If you search “Prince Charles tampon” on Lexis/Nexis, you’ll turn up a 1993 letter to the editor in the Australian Courier-Mail praising Charles’ “compassion and originality” in his choice of metaphor. “If more men could be so intimate with a woman that they could express, in such an original way, the need to be close to her, perhaps there would be less violence towards women,” wrote the reader, a woman. That’s a stretch. But there is a way to understand this kind of banter as sweet.

Or is men’s tampon talk just…kind of bizarre? There is a possessive undertone. Woman, fear not: John Mayer is here to take care of that tampon insertion for you! Of course a dude would come off sounding like he wants a freaking cookie for demonstrating a skill that 13-year-old girls the world over have mastered.

But what this discussion of tampon culture truly lacks is a woman’s perspective. To which end, I present: Moe’s tampon.

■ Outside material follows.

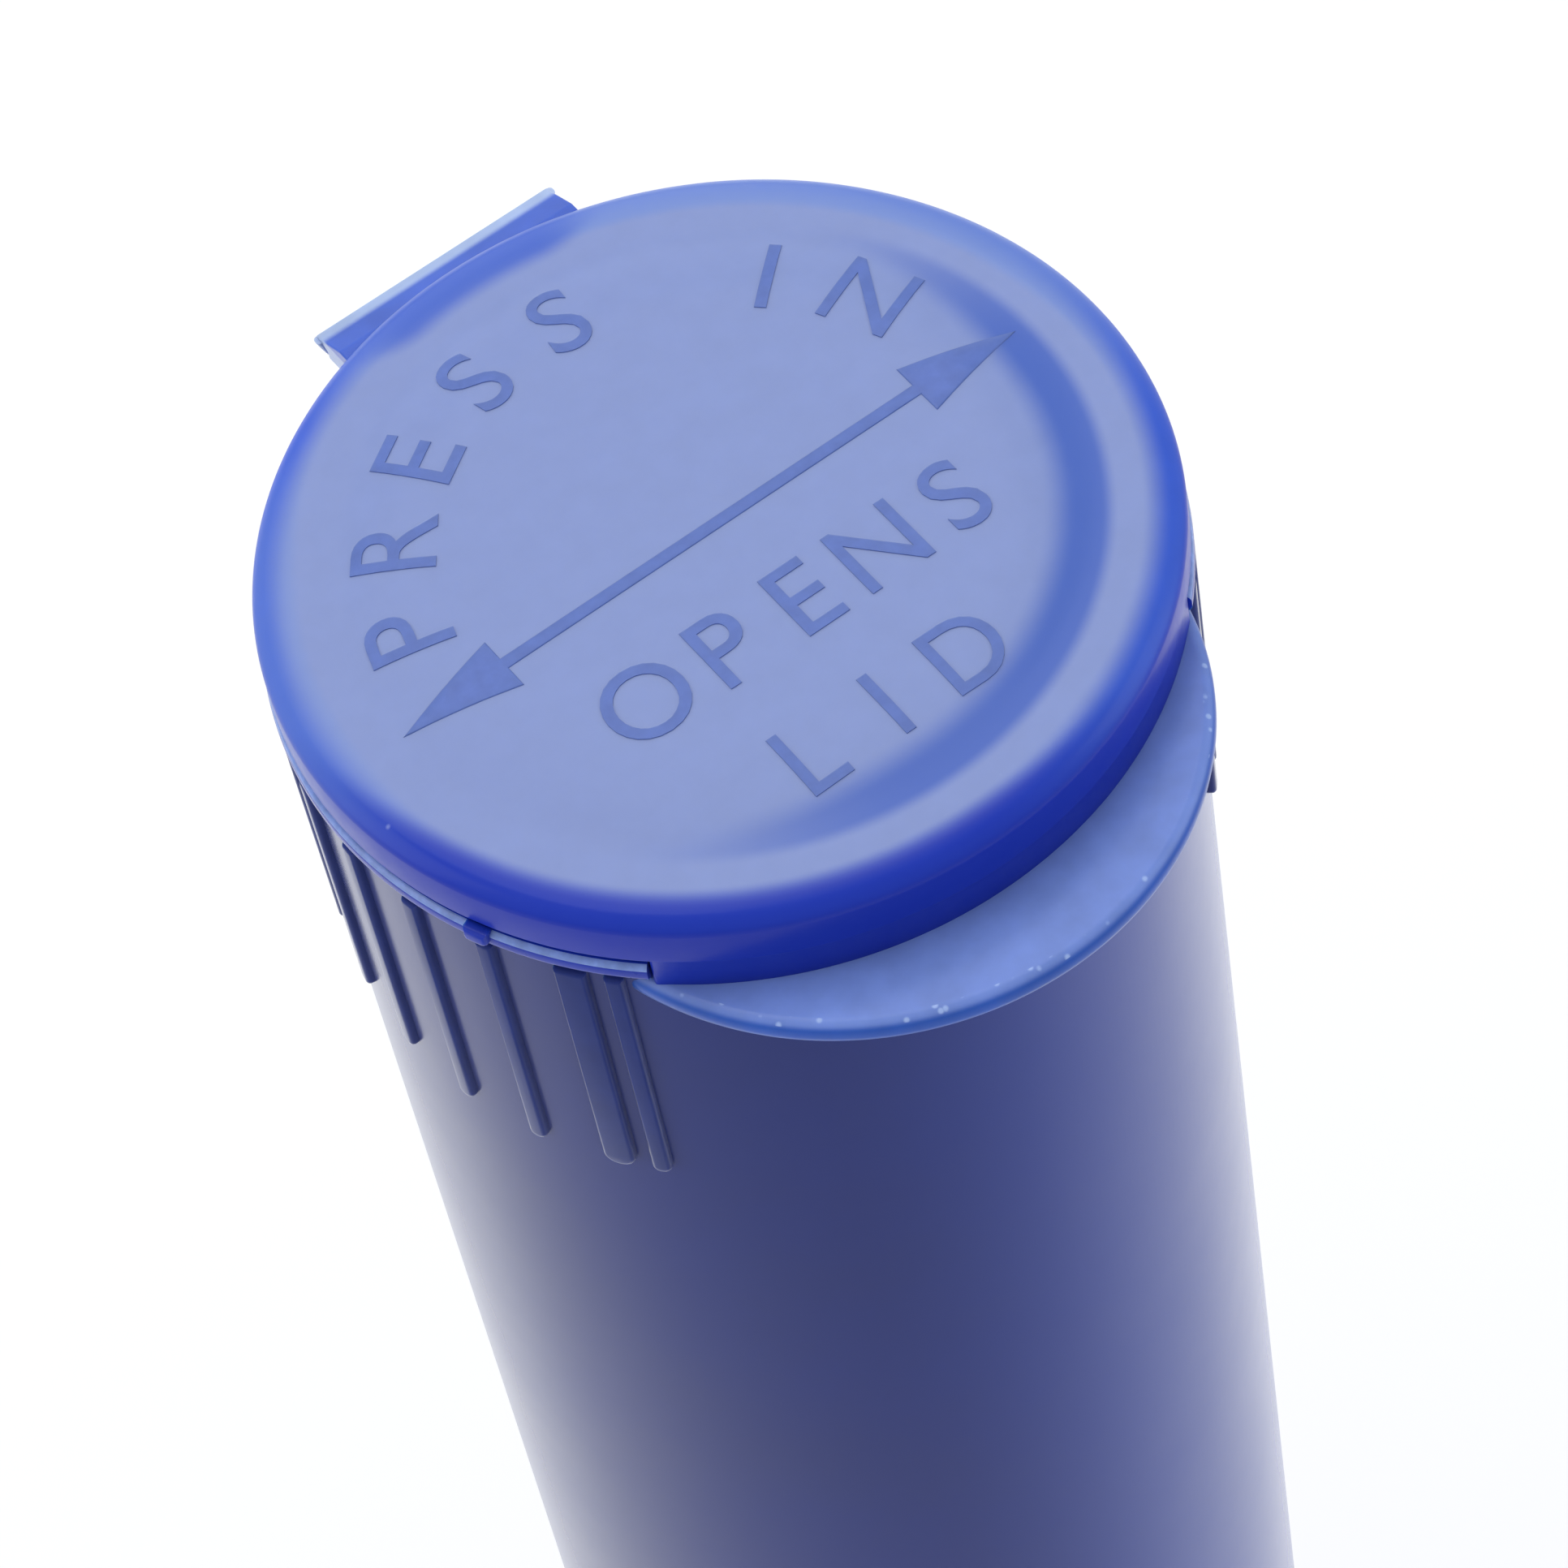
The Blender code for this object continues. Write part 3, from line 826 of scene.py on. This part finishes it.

“I wanted to say it smelled sort of like Vegemite tastes, but that’s too kind.”

Enough said.

Reality TV character Kristin Cavallari was once asked that prehistoric ladymag question, “What’s your most embarrassing moment?” And rather than talk about how once she had spinach in her teeth, she offered up an anecdote that was actually worthy of the name, but discussed it with a frankness that was in its way refreshing. On a shoot where she was asked to pose in lingerie, Cavallari didn’t realize her tampon string was visible. “The stylist was looking at me and she was like, ‘You have a string hanging from your little underwear’. She came over and pulled on my tampon string.”

Incidentally, Cavallari says she once turned John Mayer down. “I just feel like…I don’t need to be another notch on his belt,” she explained.

It’s nice to see hard evidence the charm of men like Mayer has its limits.